No comprehensive business playbook exists – there is no objective right answer to every choice or question. Instead, business leaders must learn to recognize the decisions most likely to yield the desired results, drawing from past experiences and the information available to us. When someone lacks decades of experience, they benefit greatly from partnering with consultants and strategists who do.
As Malcolm Gladwell explains in his book, “Outliers,” getting good at any complex task – whether it’s playing chess, composing classical music, or creating a business strategy – takes practice, not just talent. The next-best-thing to logging your own 10,000 hours is to work side-by-side with someone who has.

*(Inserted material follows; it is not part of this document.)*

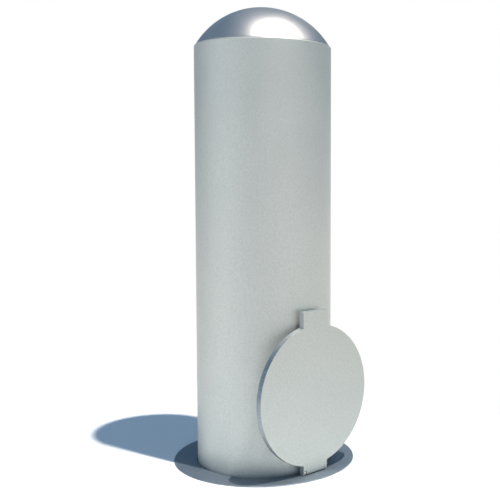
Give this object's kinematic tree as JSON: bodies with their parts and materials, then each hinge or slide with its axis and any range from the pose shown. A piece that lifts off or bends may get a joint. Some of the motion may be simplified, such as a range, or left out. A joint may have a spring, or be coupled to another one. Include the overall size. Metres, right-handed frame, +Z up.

Another differentiator between a small firm and a larger one is the depth of the client relationship. Conglomerates simply don’t have the capacity to work as closely with clients. Clients want partners who can go deep with them – understand the dynamics of the organization so that they can begin with strategic goals and work backwards to determine the right tactics for each scenario.
It goes back to time spent. Just as more hours spent practicing a craft correlates with the quality of the output, spending more time with a company’s leadership allows top firms to deliver differentiated results.